危機の二十年 1919−1939

2025年06月11日 17:32

「危機の二十年 1919−1939」E・H・カー著を読みました。著者のE・H・カー氏はイギリスの歴史家、国際政治学者、外交官、文筆家。ケンブリッジ大学を卒業後1916年から1936年までイギリス外務省に勤務。ウエールズ大学アベリストウィス校(現在、英王立アベリストウィス大学)の国際政治学の正教授に就任。第二次大戦中はイギリス情報部を経て「タイムズ」紙の編集委員として活動。戦後の冷戦期には、その親ソ的な発言が批判された。対照的なアザイア・バリーンおよびアイザック・ドイチャーの友人であるが、英米の自由放任主義、ネオリベラリズムを批判し、現代社会秩序の成り立ちを合理的にとらえようと考え続け、ケンブリッジ大学トリニティ・カレッジのフェローとして、ソヴィエト=ロシアおよび20世紀国際政治の研究をライフワークとした。(Wikipediaより)

1939年に刊行したこの本の内容は、
「国際政治は、つねに力の政治である。しかし、それは事実の一端でしかない」カーは、徹底的な事実の分析に立脚した理念の構想を基本姿勢として、戦間期の世界情勢の本質に迫る。
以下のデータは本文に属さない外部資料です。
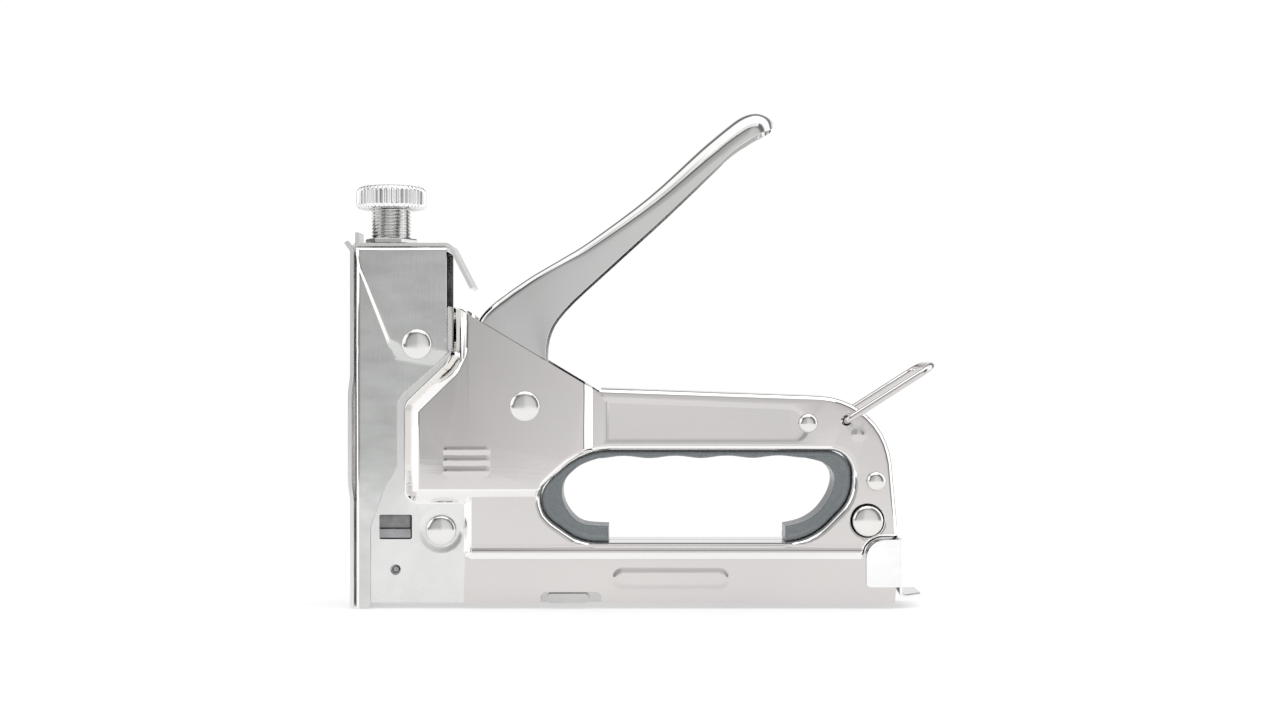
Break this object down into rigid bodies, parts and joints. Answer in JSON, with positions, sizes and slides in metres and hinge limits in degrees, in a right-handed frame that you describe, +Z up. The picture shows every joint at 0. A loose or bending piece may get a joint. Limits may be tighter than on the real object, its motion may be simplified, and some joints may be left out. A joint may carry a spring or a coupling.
{
  "type": "staple gun",
  "caption": "Hand-powered staple gun with pressed steel shells, spring driver, hand lever, power knob, lock bail and bottom staple magazine.",
  "frame": {"origin": "middle of the flat foot of the nose, on the underside of the front wall", "axes": "+Z up along the driver, +X to the rear along the magazine, +Y to the tool's right side; Y = 0 is the plane where the shells meet"},
  "size_m": [0.1667, 0.0276, 0.1402],
  "materials": {
    "shell_plate": "bright nickel plated pressed steel with rolled edges",
    "housing_plate": "bright plated sheet steel, lightly brushed low on the nose",
    "lever_plate": "bright plated pressed steel",
    "rivet_plate": "bright plated domed rivet heads",
    "adjuster_plate": "plated steel, knurled knob and machine thread",
    "magazine_plate": "bright plated sheet and wire",
    "inner_steel": "bare hardened and spring steel, lightly oiled",
    "grip_plastic": "dark blue-grey moulded plastic",
    "bumper_rubber": "dark rubber"
  },
  "bodies": {
    "frame": {"left_shell": "shell_plate", "right_shell": "shell_plate", "front_housing": "housing_plate", "front_plate": "housing_plate", "front_plate_clip": "housing_plate", "adjuster_nut": "adjuster_plate", "bumper": "bumper_rubber", "magazine_channel": "magazine_plate", "left_magazine_pin": "inner_steel", "right_magazine_pin": "inner_steel", "front_upper_rivet": "rivet_plate", "front_lower_rivet": "rivet_plate", "lever_pivot_pin": "rivet_plate", "rear_large_rivet": "rivet_plate", "rear_top_rivet": "rivet_plate", "rear_mid_rivet": "rivet_plate", "front_lower_spacer": "inner_steel", "rear_large_spacer": "inner_steel", "rear_top_spacer": "inner_steel", "rear_mid_spacer": "inner_steel", "grip_insert": "grip_plastic", "power_spring": "inner_steel"},
    "hand_lever": {"lever": "lever_plate", "lift_arm": "inner_steel", "arm_rivet": "inner_steel", "lever_return_spring": "inner_steel"},
    "driver": {"plunger": "inner_steel", "driver_blade": "inner_steel", "plunger_pin": "inner_steel"},
    "preload_cap": {"spring_top_cap": "inner_steel"},
    "adjuster": {"adjusting_screw": "adjuster_plate", "adjusting_knob": "adjuster_plate"},
    "bail": {"lock_bail": "magazine_plate"},
    "latch": {"end_cap": "magazine_plate", "guide_rod": "inner_steel", "pusher_spring": "inner_steel"},
    "staple_pusher": {"pusher": "inner_steel"}
  },
  "joints": [
    {"name": "lever_pivot", "type": "hinge", "parent": "frame", "child": "hand_lever", "pos_m": [0.0476, 0, 0.057], "axis": [0, 1, 0], "range_deg": [0, 42], "stiffness_Nm_per_rad": 0.4, "springref_deg": -28.65, "deforming": ["lever_return_spring"]},
    {"name": "driver_slide", "type": "slide", "parent": "frame", "child": "driver", "axis": [0, 0, 1], "range_m": [0, 0.02], "stiffness_N_per_m": 300, "springref_m": -0.012, "deforming": ["power_spring"]},
    {"name": "preload_slide", "type": "slide", "parent": "frame", "child": "preload_cap", "axis": [0, 0, -1], "range_m": [0, 0.0065], "deforming": ["power_spring"]},
    {"name": "knob_turn", "type": "hinge", "parent": "preload_cap", "child": "adjuster", "pos_m": [0.0085, 0, 0.1], "axis": [0, 0, -1], "range_deg": [0, 2340]},
    {"name": "bail_swing", "type": "hinge", "parent": "frame", "child": "bail", "pos_m": [0.1379, 0, 0.053], "axis": [0, 1, 0], "range_deg": [-48, 80]},
    {"name": "latch_slide", "type": "slide", "parent": "frame", "child": "latch", "axis": [1, 0, 0], "range_m": [0, 0.15]},
    {"name": "pusher_slide", "type": "slide", "parent": "latch", "child": "staple_pusher", "axis": [1, 0, 0], "range_m": [0, 0.095], "stiffness_N_per_m": 15, "springref_m": -0.03, "deforming": ["pusher_spring"]}
  ],
  "couplings": [
    {"joint": "lever_pivot", "follows": "driver_slide", "rad_per_m": 36.652},
    {"joint": "knob_turn", "follows": "preload_slide", "rad_per_m": 6283.2}
  ]
}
法律的・道義的アプローチが支配的であった国際関係論において権力政治(パワーポリティクス)の重要性を強調した現実主義(リアリズム)の本として知られる。しかし同時に、反リアリズム=ユートピア的主義もまた同書に存在しており、そこに本書の価値があると指摘する研究者もいる。一方で、同書の圧倒的な影響力は、国際関係論におけるカー、即「危機の二十年」といったステレオタイプ図式を生み出した。カーは戦間期から、大戦中、50年代にかけて旺盛に執筆した国際関係に関する講演・論文・新聞記事・レビュー・図書には、あまり関心が持たれてこなかった。その他著書に「平和の条件」「ソビエト=ロシア史」「歴史とは何か」等がある。(Wikipediaより)

第一次世界大戦と第二次世界大戦の戦間期、86年前に書かれたものですが、現在も国際政治は“力の政治“であることはあまり変わっていないように思えます。もちろん世界政府の様なものができて、法執行機関が整備される様なことはまだ未来の話なのでしょう。が、しかしカー氏の時代から少しづつ進んでいることもある様です。経済制裁や外交的圧力を通じて国際法の遵守を促す仕組みは、“力の政治“が現実であることを受け止め、国際法の限界を実感しつつも・・・このままではいけないと考えた人たち(法の公平な運用を願う人々)の危機感の現れであって、この忍耐強い一歩一歩の先に平和な世の中があるように思えます。カー氏が現在の世界情勢を見たらどう考えるでしょうか?・・・・・考えてみたいと思います。